> _What is expected_
Gather the lines from the material that contain "object".

> _Data shown_
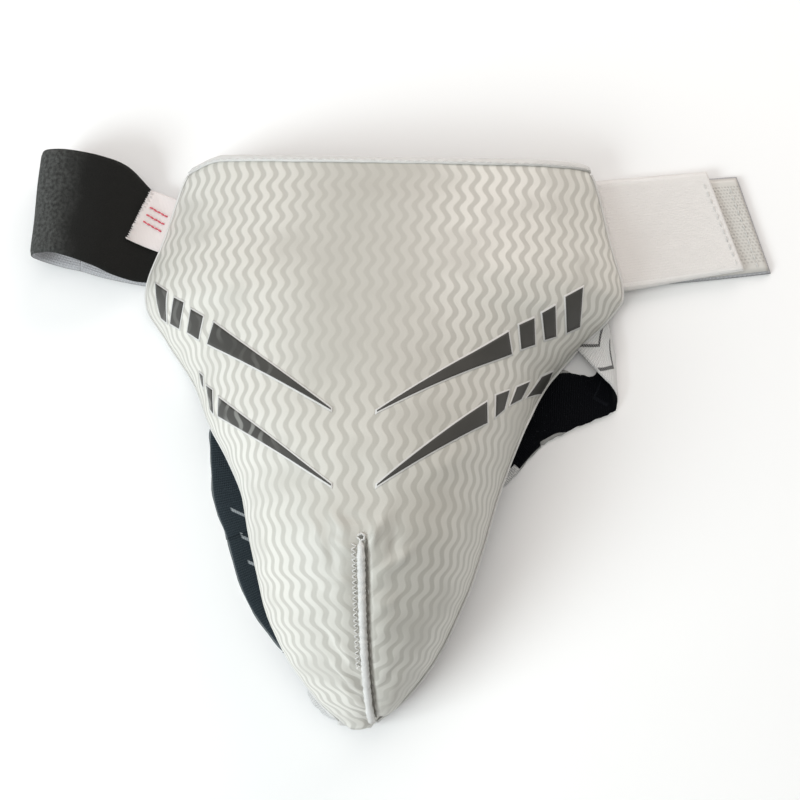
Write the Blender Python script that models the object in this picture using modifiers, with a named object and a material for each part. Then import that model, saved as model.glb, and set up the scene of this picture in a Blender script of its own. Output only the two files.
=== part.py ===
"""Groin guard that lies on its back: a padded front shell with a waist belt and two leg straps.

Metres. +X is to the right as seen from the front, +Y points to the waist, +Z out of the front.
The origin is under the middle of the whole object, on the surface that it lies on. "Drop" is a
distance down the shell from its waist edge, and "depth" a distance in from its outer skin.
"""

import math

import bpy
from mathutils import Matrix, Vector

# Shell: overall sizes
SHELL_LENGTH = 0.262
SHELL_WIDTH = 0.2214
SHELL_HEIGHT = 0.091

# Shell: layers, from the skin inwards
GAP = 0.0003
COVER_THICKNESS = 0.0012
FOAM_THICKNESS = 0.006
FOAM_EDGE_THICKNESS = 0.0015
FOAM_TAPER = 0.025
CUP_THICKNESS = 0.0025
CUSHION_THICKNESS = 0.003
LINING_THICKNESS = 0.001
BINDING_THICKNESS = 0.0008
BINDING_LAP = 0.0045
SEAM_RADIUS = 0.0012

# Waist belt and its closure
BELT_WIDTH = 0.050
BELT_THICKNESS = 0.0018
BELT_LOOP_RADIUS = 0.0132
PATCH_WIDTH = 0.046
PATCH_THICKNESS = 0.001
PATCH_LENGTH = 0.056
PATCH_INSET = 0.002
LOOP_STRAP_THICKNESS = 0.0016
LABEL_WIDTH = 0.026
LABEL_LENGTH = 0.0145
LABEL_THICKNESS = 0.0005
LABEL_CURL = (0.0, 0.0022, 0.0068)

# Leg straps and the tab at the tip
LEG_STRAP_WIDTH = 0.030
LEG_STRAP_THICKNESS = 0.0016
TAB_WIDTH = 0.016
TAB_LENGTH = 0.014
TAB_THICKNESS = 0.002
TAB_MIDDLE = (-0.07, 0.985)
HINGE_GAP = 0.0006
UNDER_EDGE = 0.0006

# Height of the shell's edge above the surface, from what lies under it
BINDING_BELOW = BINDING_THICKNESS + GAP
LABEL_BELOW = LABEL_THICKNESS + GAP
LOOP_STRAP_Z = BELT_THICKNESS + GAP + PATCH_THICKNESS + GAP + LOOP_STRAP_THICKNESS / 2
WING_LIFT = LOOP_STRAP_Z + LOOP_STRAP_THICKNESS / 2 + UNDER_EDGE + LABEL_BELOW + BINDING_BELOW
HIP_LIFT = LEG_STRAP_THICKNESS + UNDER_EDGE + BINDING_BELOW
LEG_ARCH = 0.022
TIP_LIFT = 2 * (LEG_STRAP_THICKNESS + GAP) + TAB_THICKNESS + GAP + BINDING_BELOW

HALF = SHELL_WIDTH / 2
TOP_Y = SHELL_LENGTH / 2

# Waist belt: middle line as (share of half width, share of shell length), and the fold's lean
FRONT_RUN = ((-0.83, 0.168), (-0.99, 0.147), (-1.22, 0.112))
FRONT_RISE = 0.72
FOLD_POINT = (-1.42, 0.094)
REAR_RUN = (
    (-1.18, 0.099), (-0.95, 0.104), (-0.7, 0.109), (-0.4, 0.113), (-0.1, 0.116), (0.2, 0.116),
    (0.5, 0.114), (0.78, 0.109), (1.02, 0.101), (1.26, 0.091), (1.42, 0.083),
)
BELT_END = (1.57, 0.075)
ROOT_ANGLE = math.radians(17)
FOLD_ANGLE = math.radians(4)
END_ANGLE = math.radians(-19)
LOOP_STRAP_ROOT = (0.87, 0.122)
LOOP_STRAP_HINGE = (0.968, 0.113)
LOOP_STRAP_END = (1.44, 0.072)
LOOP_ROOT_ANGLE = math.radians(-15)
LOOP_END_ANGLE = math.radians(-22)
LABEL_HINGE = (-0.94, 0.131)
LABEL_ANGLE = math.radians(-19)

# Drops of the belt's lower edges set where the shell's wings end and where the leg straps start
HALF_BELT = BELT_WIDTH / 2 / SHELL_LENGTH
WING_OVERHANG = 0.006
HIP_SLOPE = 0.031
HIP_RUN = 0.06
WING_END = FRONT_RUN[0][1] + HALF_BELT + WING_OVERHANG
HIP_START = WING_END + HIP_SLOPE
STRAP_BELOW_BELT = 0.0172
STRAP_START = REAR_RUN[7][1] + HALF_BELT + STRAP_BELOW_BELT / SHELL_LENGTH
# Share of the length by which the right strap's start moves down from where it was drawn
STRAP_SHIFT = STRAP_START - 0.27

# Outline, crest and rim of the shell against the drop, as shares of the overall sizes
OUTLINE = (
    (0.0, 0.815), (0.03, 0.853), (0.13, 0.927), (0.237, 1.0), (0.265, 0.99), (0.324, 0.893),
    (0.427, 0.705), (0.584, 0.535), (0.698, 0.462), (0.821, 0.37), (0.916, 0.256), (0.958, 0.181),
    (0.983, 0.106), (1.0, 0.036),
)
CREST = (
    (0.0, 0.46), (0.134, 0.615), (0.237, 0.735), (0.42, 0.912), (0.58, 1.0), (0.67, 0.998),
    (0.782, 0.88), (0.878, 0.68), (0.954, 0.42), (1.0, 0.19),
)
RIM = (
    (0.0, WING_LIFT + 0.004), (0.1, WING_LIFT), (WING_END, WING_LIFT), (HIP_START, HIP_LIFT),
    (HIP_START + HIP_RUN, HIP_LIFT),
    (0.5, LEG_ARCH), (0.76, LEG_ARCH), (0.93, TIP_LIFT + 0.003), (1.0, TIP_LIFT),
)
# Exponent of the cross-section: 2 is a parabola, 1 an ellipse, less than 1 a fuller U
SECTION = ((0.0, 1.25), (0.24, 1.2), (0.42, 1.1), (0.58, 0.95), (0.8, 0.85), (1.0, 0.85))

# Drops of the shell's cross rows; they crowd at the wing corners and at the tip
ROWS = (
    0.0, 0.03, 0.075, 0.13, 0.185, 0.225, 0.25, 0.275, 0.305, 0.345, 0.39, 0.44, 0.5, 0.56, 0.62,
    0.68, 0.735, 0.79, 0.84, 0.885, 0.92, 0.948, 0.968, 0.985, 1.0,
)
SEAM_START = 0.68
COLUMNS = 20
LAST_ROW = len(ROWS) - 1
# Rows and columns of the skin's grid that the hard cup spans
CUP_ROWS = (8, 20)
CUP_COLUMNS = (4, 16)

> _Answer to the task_
Write the Blender Python script that models the object in this picture using modifiers, with a named object and a material for each part. Then import that model, saved as model.glb, and set up the scene of this picture in a Blender script of its own. Output only the two files.
The origin is under the middle of the whole object, on the surface that it lies on. "Drop" is a